━━━━━ Data block ━━━━━
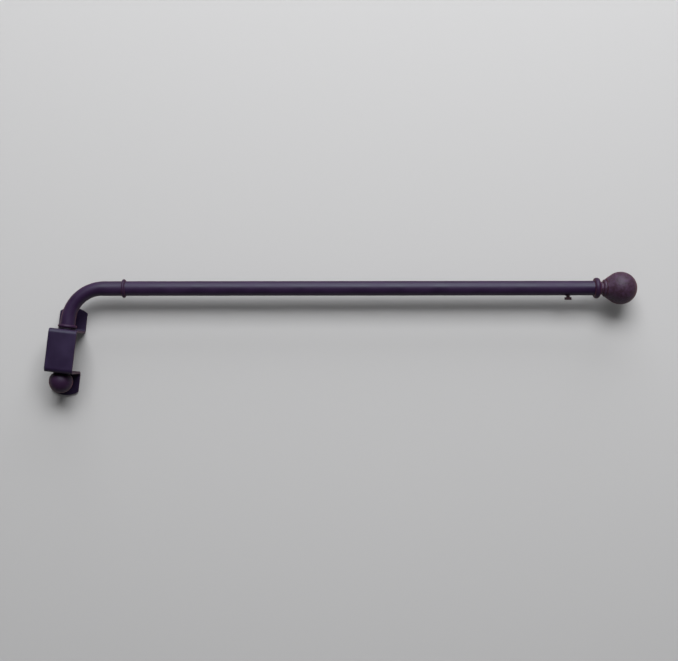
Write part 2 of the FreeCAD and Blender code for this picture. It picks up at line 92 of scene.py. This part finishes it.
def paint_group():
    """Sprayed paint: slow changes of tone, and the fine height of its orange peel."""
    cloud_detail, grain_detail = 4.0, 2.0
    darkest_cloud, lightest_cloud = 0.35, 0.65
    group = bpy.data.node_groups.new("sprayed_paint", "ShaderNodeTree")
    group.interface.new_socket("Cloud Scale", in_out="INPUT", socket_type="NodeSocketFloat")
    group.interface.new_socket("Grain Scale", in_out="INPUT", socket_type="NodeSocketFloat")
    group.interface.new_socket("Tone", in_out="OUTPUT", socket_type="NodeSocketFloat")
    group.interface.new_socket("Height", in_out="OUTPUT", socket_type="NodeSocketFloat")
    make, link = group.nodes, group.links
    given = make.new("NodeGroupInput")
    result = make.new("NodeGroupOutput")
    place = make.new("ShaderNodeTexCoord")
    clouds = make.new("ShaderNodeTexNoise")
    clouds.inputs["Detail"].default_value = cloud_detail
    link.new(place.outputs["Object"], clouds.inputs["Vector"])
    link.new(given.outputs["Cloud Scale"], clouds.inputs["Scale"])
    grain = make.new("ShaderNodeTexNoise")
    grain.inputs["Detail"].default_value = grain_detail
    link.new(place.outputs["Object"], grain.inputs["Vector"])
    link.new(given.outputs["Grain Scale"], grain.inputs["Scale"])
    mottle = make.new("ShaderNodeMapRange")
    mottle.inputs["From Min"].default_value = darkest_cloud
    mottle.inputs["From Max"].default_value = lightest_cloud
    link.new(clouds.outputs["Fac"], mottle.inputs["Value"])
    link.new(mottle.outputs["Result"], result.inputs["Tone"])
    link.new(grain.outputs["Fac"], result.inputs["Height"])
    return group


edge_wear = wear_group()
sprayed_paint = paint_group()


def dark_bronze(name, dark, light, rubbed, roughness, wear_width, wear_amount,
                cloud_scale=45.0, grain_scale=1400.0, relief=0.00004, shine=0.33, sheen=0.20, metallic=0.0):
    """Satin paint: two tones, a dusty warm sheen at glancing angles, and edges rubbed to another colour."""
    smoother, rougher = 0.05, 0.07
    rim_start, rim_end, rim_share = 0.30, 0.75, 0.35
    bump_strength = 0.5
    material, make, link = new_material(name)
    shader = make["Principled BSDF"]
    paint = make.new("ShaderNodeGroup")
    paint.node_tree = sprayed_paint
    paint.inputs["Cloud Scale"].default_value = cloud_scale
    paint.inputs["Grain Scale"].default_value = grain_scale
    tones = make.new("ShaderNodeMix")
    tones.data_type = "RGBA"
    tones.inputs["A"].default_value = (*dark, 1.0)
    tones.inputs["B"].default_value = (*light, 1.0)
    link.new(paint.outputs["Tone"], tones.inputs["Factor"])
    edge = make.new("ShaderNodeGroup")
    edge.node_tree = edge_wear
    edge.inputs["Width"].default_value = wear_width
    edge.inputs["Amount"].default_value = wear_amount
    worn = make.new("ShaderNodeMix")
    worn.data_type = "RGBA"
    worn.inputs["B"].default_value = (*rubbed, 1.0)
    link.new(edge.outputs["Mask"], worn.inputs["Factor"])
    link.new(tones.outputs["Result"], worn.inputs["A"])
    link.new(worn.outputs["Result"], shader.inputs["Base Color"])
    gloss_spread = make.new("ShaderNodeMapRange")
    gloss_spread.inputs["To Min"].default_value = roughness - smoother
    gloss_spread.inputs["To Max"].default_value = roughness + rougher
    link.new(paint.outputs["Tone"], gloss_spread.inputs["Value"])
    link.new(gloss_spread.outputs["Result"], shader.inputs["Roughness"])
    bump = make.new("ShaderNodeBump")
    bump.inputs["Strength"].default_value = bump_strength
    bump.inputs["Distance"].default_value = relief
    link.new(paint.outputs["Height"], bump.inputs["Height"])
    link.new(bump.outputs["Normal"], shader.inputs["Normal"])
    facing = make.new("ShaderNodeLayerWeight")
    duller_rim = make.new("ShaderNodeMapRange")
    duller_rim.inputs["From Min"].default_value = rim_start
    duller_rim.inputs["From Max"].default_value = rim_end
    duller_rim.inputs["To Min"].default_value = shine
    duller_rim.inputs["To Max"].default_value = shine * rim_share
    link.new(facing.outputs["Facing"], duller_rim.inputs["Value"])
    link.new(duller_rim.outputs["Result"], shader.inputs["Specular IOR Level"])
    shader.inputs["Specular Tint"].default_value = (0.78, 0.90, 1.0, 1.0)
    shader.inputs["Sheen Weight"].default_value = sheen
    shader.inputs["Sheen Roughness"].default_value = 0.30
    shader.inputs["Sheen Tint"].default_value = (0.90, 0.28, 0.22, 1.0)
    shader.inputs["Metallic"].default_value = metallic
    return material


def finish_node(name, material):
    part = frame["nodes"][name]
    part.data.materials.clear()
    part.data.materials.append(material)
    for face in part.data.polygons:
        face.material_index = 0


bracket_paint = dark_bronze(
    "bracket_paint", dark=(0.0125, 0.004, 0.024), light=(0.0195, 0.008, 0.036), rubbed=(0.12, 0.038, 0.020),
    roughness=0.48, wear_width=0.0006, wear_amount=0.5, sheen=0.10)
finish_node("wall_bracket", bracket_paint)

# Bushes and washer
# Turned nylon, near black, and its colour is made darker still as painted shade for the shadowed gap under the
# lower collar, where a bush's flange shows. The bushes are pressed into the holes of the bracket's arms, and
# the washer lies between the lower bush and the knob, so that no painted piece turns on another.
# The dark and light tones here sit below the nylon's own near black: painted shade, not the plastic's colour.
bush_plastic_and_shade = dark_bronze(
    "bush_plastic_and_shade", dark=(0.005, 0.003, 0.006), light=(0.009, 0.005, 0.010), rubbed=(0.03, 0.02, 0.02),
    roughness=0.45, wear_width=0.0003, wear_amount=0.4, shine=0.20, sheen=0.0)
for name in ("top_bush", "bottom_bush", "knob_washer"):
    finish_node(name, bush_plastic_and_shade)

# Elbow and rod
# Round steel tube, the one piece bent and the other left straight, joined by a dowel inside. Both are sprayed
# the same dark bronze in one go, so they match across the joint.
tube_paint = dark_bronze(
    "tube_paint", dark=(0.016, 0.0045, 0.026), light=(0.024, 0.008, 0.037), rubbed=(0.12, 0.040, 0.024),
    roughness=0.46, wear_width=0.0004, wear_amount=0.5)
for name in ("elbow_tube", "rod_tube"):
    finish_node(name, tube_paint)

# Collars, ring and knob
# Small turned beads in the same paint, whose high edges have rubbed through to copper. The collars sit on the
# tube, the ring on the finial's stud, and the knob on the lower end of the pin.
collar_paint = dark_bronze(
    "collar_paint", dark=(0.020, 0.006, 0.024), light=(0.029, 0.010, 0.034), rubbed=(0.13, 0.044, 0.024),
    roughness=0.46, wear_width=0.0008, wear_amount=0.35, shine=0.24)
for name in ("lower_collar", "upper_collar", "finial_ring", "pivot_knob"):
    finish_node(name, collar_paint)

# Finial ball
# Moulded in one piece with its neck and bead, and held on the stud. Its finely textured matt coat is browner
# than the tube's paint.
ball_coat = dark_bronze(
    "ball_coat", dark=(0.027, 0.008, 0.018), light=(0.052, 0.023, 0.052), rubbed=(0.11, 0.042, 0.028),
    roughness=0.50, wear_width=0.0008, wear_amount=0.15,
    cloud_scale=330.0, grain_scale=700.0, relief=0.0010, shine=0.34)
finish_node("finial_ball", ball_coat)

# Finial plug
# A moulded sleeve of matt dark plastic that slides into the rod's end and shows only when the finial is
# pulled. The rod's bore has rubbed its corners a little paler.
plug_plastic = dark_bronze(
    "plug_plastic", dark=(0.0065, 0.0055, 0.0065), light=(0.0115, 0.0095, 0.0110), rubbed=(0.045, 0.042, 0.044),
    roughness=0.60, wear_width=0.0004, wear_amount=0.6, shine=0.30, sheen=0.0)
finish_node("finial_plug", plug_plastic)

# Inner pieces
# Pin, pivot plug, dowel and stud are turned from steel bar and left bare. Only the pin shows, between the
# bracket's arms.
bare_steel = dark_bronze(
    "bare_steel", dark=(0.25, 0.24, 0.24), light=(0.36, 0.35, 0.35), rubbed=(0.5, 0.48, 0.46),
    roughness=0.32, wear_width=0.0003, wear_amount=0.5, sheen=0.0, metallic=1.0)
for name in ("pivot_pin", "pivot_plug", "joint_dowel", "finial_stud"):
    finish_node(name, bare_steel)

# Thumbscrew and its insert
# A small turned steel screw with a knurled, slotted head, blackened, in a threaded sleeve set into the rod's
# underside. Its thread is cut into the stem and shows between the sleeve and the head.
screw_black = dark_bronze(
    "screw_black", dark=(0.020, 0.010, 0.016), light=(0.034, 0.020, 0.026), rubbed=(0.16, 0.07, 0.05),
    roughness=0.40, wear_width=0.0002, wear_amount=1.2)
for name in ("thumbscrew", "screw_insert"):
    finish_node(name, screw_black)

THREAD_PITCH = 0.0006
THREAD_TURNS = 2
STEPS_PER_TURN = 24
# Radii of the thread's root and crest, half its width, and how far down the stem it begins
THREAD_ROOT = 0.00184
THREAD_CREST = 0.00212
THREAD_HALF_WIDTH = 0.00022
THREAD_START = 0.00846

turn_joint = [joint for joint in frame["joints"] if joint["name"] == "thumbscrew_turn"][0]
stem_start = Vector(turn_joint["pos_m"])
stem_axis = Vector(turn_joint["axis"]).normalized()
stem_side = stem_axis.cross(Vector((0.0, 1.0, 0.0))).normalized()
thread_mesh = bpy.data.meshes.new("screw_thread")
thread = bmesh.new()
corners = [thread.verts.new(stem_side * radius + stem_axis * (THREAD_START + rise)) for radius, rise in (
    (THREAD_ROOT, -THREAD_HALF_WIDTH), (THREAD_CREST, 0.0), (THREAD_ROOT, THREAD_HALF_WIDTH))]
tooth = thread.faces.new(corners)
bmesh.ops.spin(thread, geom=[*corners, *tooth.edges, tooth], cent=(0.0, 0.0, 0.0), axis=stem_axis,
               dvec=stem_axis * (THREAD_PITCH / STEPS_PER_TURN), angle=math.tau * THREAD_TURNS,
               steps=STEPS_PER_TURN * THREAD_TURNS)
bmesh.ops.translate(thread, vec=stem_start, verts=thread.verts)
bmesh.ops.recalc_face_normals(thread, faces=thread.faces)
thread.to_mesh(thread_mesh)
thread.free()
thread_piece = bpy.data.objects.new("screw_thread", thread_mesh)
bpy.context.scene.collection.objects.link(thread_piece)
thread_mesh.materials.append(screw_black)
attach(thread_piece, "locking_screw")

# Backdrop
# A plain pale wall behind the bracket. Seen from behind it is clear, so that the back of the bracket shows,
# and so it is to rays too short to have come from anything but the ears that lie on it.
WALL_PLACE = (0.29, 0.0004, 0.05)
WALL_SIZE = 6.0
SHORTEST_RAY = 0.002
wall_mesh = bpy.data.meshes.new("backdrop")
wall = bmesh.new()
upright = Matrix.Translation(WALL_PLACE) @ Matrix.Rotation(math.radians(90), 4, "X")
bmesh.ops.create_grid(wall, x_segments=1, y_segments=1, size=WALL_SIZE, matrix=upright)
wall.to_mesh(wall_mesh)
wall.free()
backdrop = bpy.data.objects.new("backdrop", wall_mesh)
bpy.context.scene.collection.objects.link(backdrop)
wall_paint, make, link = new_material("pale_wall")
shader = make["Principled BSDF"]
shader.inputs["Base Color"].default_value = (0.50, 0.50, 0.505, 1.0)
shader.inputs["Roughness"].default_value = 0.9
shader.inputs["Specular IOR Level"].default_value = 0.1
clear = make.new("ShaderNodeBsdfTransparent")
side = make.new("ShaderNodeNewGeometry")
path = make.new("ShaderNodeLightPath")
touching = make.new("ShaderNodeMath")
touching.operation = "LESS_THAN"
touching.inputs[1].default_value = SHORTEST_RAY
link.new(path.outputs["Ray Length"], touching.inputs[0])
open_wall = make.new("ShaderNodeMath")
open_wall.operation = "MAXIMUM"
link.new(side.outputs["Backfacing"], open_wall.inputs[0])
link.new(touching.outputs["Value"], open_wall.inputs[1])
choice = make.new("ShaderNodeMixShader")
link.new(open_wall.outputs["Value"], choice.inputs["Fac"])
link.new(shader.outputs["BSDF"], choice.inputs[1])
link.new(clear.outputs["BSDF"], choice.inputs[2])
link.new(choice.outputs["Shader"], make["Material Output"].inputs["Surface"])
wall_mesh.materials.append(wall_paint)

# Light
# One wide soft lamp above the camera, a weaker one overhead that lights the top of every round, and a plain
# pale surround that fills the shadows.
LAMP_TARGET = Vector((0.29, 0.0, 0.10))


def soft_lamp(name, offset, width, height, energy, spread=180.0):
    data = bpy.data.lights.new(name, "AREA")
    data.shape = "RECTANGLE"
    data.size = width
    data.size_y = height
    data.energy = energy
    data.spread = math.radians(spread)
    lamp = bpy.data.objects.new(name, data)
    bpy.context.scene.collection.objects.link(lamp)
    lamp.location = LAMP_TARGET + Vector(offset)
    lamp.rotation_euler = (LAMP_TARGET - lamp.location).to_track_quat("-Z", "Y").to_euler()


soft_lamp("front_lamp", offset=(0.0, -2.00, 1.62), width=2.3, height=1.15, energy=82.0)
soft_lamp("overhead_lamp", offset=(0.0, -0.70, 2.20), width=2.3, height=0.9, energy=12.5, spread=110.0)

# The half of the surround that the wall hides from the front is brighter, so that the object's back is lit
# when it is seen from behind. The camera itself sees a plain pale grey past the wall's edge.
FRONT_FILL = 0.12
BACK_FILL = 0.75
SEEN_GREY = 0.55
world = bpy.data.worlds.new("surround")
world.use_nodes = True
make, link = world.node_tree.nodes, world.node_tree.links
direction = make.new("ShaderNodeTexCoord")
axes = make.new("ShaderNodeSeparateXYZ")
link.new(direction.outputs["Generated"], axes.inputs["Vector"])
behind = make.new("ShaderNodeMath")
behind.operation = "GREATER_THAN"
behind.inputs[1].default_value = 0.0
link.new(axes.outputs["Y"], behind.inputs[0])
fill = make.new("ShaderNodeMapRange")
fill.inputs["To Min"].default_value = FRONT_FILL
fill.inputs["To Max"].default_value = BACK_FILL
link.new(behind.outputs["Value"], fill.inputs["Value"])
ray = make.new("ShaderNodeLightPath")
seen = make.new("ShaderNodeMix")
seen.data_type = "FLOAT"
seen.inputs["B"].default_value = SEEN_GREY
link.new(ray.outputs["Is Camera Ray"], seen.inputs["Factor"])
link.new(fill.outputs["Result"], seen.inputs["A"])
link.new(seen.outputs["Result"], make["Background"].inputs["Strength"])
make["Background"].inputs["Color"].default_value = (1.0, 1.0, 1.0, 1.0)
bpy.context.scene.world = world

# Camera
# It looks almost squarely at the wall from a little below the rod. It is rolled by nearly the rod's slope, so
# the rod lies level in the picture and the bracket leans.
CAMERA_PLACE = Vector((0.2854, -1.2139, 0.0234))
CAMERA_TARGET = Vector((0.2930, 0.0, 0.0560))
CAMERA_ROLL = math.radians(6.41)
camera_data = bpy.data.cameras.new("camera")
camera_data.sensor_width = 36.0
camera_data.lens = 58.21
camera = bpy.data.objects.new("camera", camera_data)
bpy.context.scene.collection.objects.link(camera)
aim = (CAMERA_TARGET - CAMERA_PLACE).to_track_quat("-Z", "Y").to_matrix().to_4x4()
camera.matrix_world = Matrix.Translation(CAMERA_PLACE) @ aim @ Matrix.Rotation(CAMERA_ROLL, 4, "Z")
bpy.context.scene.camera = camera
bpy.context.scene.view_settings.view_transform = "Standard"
━━━━━
Problem to solve
Search the data for "picture". Copy every line that has it.

Full response
Write part 2 of the FreeCAD and Blender code for this picture. It picks up at line 92 of scene.py. This part finishes it.
# the rod lies level in the picture and the bracket leans.